* WHAT YOU ARE ASKED TO DO
The required output is a word-for-word copy of the lines from the line bearing "ring_outline = [for" through the line bearing "before = set(bpy.data.objects)", inclusive, and no other lines.

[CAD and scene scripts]

···

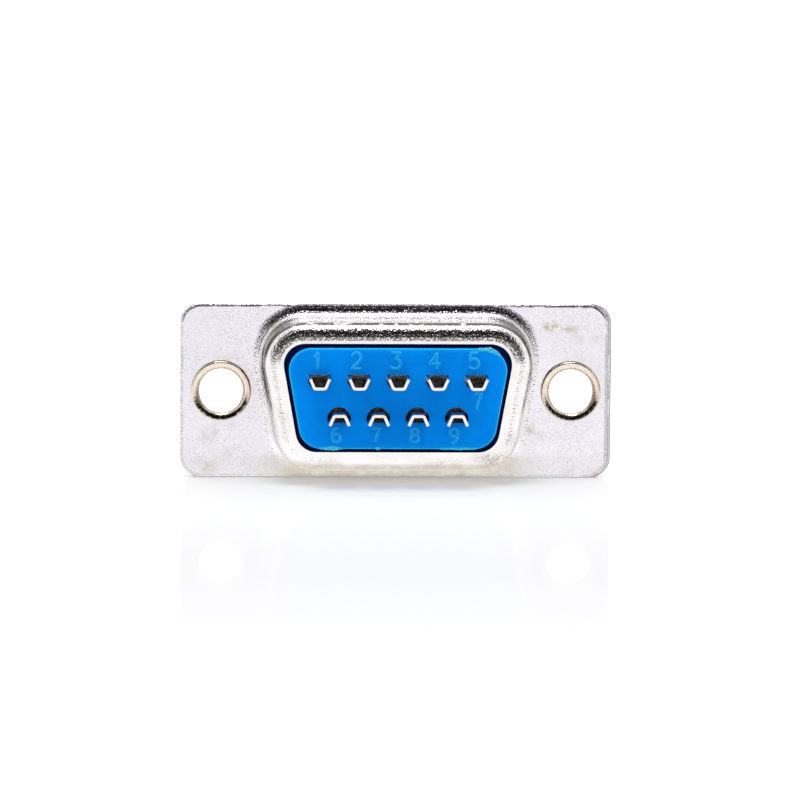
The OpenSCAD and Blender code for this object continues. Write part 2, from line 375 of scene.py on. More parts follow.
class StageSizes(bpy.types.PropertyGroup):
    elevation: angle("Elevation", "Height of the camera above the horizon", 7.5)
    turn: angle("Turn", "Turn of the camera to the left", 1.95)
    roll: angle("Roll", "Roll of the camera", 0.4)
    distance: length("Distance", "Distance of the camera", 360.0)
    width: length("View width", "Width of the view at the flange", 57.14)
    aim_x: length("Aim X", "Where the view's centre lies, to the right", 0.29)
    aim_z: length("Aim Z", "Where the view's centre lies, upwards", -0.642)
    floor: colour("Floor", "Colour of the floor", (0.68, 0.68, 0.69))
    mirror: share("Mirror", "Share of the floor's reflection close by", 0.06)
    glow: share("Glow", "Light added to the floor where it is looked at", 0.17)
    bounce: level("Bounce", "Brightness of the floor in the metal", 1.26)
    sky: level("Sky", "Brightness of the surround in the metal", 1.24)
    wall: level("Wall", "Brightness of the wall behind in the floor", 5.0)
    around: level("Surround", "Strength of the even light from all round", 0.9)
    lamp: level("Lamp", "Strength of the broad lamp overhead", 1.1)


# ---------------------------------------------------------------- finishes


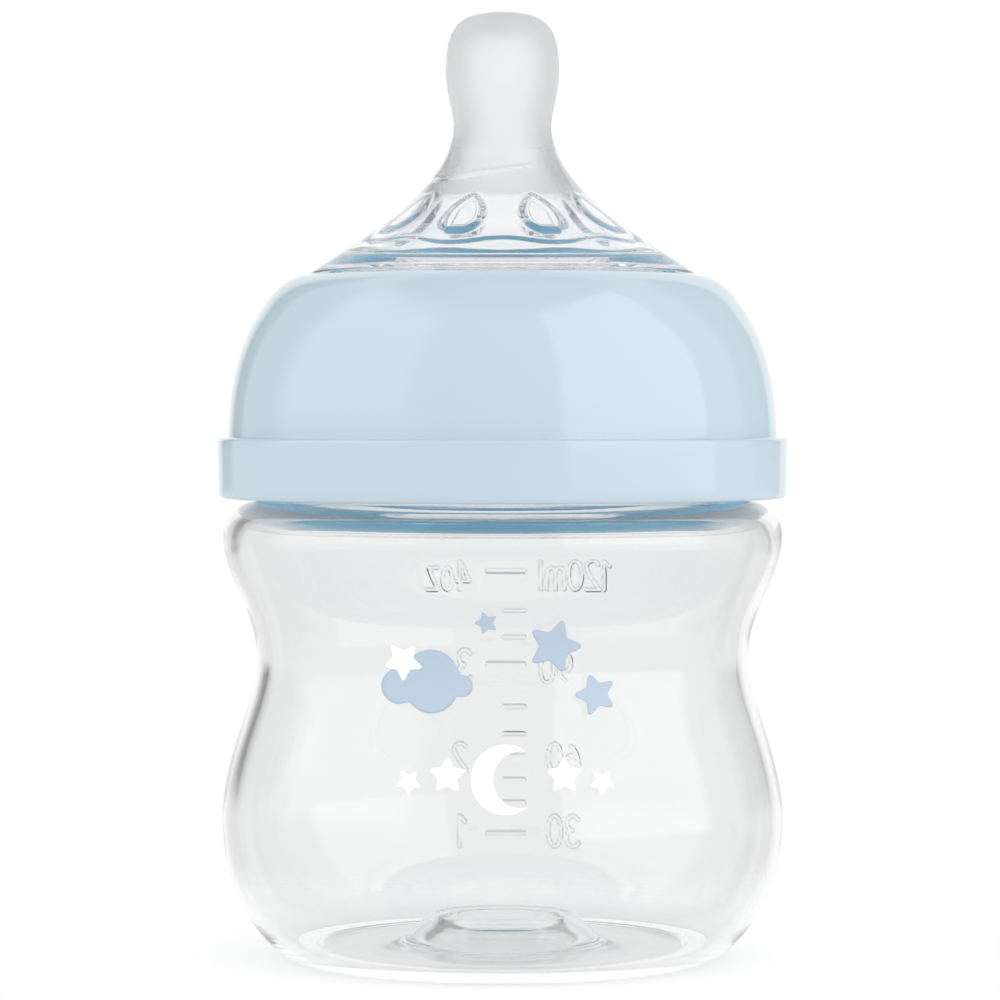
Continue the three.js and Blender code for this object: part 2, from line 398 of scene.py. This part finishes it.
def inner_wall(outline):
    """The inside from the neck's foot down to the flat of the floor."""
    top = SHOULDER[1] + SHOULDER_ARC[1] - WALL
    outline.curve((NECK_INNER, top + 1.2), (26.2, top), (SHOULDER_CENTRE[0], top), 8)
    outline.arc(SHOULDER_CENTRE, [radius - WALL for radius in SHOULDER_ARC], 90, 0, 12)
    waisted_wall(outline, WALL, False)
    outline.curve((BULGE[0] - WALL, 8.4), (27.3, FLOOR), (23.8, FLOOR), 24)


def waisted_wall(outline, inset, upwards):
    """The wall between the bulge and the shoulder, moved inwards by inset."""
    lower = [BULGE, (BULGE[0], BULGE[1] + 7.5), (WAIST[0], WAIST[1] - 4.7), WAIST]
    upper = [WAIST, (WAIST[0], WAIST[1] + 6.3), (SHOULDER[0], SHOULDER[1] - 5.1), SHOULDER]
    stretches = [[(r - inset, z) for r, z in stretch] for stretch in (lower, upper)]
    steps = 80 if upwards else 26
    if not upwards:
        stretches = [stretch[::-1] for stretch in stretches[::-1]]
    for _, c1, c2, end in stretches:
        outline.curve(c1, c2, end, steps)


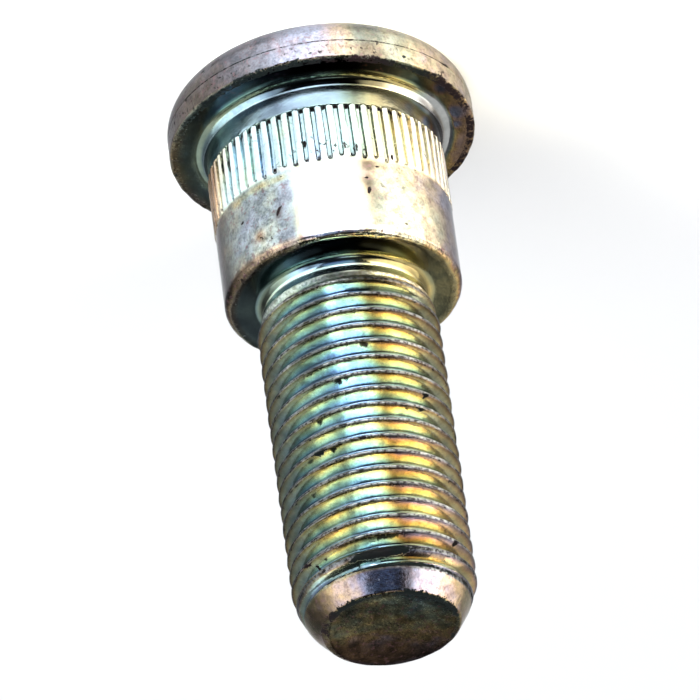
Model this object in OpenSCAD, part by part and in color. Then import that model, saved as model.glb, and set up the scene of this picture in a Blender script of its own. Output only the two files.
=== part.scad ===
// Press-in wheel stud: round forged head, serrated press zone, plain shoulder, fine thread.
// The stud stands on the flat back of its head. Z runs up the shank to the threaded tip.
// All sizes are in millimetres.

/* [Head] */
// Diameter of the round head
head_d = 21.3; // [19:0.1:26]
// Thickness of the head, from its flat back to the flat seat under it
head_t = 4; // [3.4:0.05:4.8]
// Radius of the large rounding around the back of the head
back_round = 2.4; // [0.5:0.05:2.8]
// Small rounding between the head's rim and its flat seat
seat_edge = 0.2; // [0.05:0.01:0.4]
// Fillet between the flat seat and the neck
seat_fillet = 0.72; // [0.3:0.02:0.9]

/* [Neck and serrations] */
// Diameter of the plain neck between the head and the serrations
neck_d = 16.2; // [15.8:0.05:16.3]
// Height above the head's back at which the serrations start
serr_z0 = 6.15; // [5.9:0.05:7]
// Height above the head's back at which the serrations end
serr_z1 = 10.75; // [9.5:0.05:12]
// Diameter over the serration crests
serr_d = 16.5; // [16.45:0.01:16.9]
// Depth of the serration grooves below the crests
serr_depth = 0.4; // [0.3:0.02:0.5]
// Number of straight serrations around the shank
serr_n = 64; // [48:1:72]

/* [Shoulder] */
// Diameter of the plain shoulder
shoulder_d = 16.4; // [16:0.05:16.4]
// Height above the head's back of the shoulder's end face
shoulder_z = 16.9; // [15:0.1:22]
// Rounding of the shoulder's outer edge
shoulder_edge = 0.6; // [0.2:0.05:1]
// Fillet between the shoulder's end face and the thread's run-in
step_fillet = 0.78; // [0.3:0.02:0.9]

/* [Thread] */
// Major diameter of the thread (half-inch fine thread, measured over the crests)
thread_d = 12.55; // [12.2:0.05:12.7]
// Pitch of the thread (twenty turns per inch)
thread_pitch = 1.27; // [1.25:0.01:1.6]
// Turns of the thread from the shoulder's end face to where it reaches its full diameter
run_in_turns = 1.6; // [1.5:0.05:3]
// Diameter of the plain undercut between the shoulder and the first thread
undercut_d = 10.86; // [10.6:0.02:11.4]
// Height above the head's back at which the thread starts to run out at the tip
thread_z1 = 40.4; // [34:0.1:40.6]

/* [Tip] */
// Diameter at the wide end of the plain cone at the tip
cone_d = 11.3; // [11:0.02:11.8]
// Height above the head's back of the cone's wide end
cone_z = 41.9; // [41.4:0.05:42.4]
// Diameter of the flat end face
tip_d = 9.7; // [8:0.1:10.4]
// Overall length of the stud
length = 43.35; // [43:0.05:46]
// Depth of the slight hollow in the end face left by the shearing of the bar
tip_dish = 0.18; // [0.05:0.01:0.3]

/* [Hidden] */
$fn = 96;

head_r = head_d / 2;
neck_r = neck_d / 2;
serr_r = serr_d / 2;
root_r = serr_r - serr_depth;
shoulder_r = shoulder_d / 2;
undercut_r = undercut_d / 2;
thread_r = thread_d / 2;
cone_r = cone_d / 2;
tip_r = tip_d / 2;
cone_edge = 0.12;
run_in = run_in_turns * thread_pitch;
thread_z0 = shoulder_z + run_in;
// the undercut rises to the thread at about 45 degrees, clear of the fillet
ramp = min(thread_r - undercut_r, run_in - step_fillet - 0.1);

// Points of a circular arc, from angle a0 to a1, in n steps.
function arc(cx, cy, r, a0, a1, n = 8) =
    [for (i = [0:n]) [cx + r * cos(a0 + (a1 - a0) * i / n), cy + r * sin(a0 + (a1 - a0) * i / n)]];

// Half section of everything that is turned about the axis: radius first, height second.
section = concat(
    [[0, 0]],
    // flat back, then the large rounding up to the rim
    arc(head_r - back_round, back_round, back_round, -90, 0, 12),
    // rim, and its small edge at the seat
    arc(head_r - seat_edge, head_t - seat_edge, seat_edge, 0, 90, 4),
    // flat seat, fillet, neck
    arc(neck_r + seat_fillet, head_t + seat_fillet, seat_fillet, -90, -180, 8),
    // the neck widens a little to the shoulder, hidden under the serrations
    [[neck_r, serr_z0 + 0.6],
     [shoulder_r, serr_z1 - 0.6]],
    // shoulder and its rounded outer edge
    arc(shoulder_r - shoulder_edge, shoulder_z - shoulder_edge, shoulder_edge, 0, 90, 8),
    // end face, fillet, undercut
    arc(undercut_r + step_fillet, shoulder_z + step_fillet, step_fillet, -90, -180, 8),
    // thread at its major diameter, then its run-out
    [[undercut_r, thread_z0 - ramp],
     [thread_r, thread_z0],
     [thread_r, thread_z1],
     [cone_r, cone_z],
     // plain cone and end face
     [tip_r, length - cone_edge],
     [tip_r - cone_edge, length],
     [tip_r - 1.1, length],
     [0, length - tip_dish]]
);

// Sleeve that the serrated ring fills: bevelled at both ends, hollow inside.
ring_section = [
    [neck_r - 1, serr_z0],
    [neck_r - 0.02, serr_z0],
    [serr_r + 0.02, serr_z0 + 0.28],
    [serr_r + 0.02, serr_z1 - 0.3],
    [shoulder_r - 0.02, serr_z1],
    [neck_r - 1, serr_z1]
];

// Ring section that is cut away before the serrated ring goes in.
seat_section = [
    [root_r - 0.2, serr_z0],
    [serr_r + 1, serr_z0],
    [serr_r + 1, serr_z1],
    [shoulder_r - 0.04, serr_z1],
    [root_r - 0.04, serr_z1 - 0.55],
    [root_r - 0.2, serr_z1 - 0.55]
];

// Outline of the serrated ring: a flat-topped tooth and a V groove, repeated around.
function tooth_at(i) = let (p = 360 / serr_n, a = i * p)
    [[serr_r * cos(a - 0.27 * p), serr_r * sin(a - 0.27 * p)],
     [serr_r * cos(a + 0.27 * p), serr_r * sin(a + 0.27 * p)],
     [root_r * cos(a + 0.5 * p), root_r * sin(a + 0.5 * p)]];
ring_outline = [for (i = [0:serr_n - 1]) each tooth_at(i)];

module serrations() {
    intersection() {
        translate([0, 0, serr_z0 - 0.2])
            linear_extrude(height = serr_z1 - serr_z0 + 0.4) polygon(ring_outline);
        rotate_extrude() polygon(ring_section);
    }
}

module stud() {
    color([0.72, 0.72, 0.62]) union() {
        difference() {
            rotate_extrude() polygon(section);
            rotate_extrude() polygon(seat_section);
        }
        serrations();
    }
}

stud();
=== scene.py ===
import bpy, math
import numpy as np
from mathutils import Matrix, Vector


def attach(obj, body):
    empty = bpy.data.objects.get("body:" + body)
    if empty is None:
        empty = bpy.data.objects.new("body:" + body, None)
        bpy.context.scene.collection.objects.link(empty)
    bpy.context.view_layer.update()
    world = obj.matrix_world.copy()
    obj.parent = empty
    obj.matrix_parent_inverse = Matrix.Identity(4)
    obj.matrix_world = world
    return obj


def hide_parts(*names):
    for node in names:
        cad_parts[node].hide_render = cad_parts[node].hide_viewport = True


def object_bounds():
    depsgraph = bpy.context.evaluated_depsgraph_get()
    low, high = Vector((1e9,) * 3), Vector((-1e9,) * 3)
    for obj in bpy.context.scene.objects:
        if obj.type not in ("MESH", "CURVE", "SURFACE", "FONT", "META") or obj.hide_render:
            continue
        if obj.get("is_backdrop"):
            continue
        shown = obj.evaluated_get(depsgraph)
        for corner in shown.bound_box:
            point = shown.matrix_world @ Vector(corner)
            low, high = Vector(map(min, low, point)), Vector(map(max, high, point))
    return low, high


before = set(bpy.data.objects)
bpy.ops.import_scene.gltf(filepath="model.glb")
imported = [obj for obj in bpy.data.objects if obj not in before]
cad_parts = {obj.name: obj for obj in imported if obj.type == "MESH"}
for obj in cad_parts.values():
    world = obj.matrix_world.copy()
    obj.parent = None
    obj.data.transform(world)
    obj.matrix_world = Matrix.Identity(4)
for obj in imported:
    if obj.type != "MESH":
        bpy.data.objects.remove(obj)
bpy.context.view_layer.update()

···

* EXERCISE RESPONSE
ring_outline = [for (i = [0:serr_n - 1]) each tooth_at(i)];

module serrations() {
    intersection() {
        translate([0, 0, serr_z0 - 0.2])
            linear_extrude(height = serr_z1 - serr_z0 + 0.4) polygon(ring_outline);
        rotate_extrude() polygon(ring_section);
    }
}

module stud() {
    color([0.72, 0.72, 0.62]) union() {
        difference() {
            rotate_extrude() polygon(section);
            rotate_extrude() polygon(seat_section);
        }
        serrations();
    }
}

stud();
=== scene.py ===
import bpy, math
import numpy as np
from mathutils import Matrix, Vector


def attach(obj, body):
    empty = bpy.data.objects.get("body:" + body)
    if empty is None:
        empty = bpy.data.objects.new("body:" + body, None)
        bpy.context.scene.collection.objects.link(empty)
    bpy.context.view_layer.update()
    world = obj.matrix_world.copy()
    obj.parent = empty
    obj.matrix_parent_inverse = Matrix.Identity(4)
    obj.matrix_world = world
    return obj


def hide_parts(*names):
    for node in names:
        cad_parts[node].hide_render = cad_parts[node].hide_viewport = True


def object_bounds():
    depsgraph = bpy.context.evaluated_depsgraph_get()
    low, high = Vector((1e9,) * 3), Vector((-1e9,) * 3)
    for obj in bpy.context.scene.objects:
        if obj.type not in ("MESH", "CURVE", "SURFACE", "FONT", "META") or obj.hide_render:
            continue
        if obj.get("is_backdrop"):
            continue
        shown = obj.evaluated_get(depsgraph)
        for corner in shown.bound_box:
            point = shown.matrix_world @ Vector(corner)
            low, high = Vector(map(min, low, point)), Vector(map(max, high, point))
    return low, high


before = set(bpy.data.objects)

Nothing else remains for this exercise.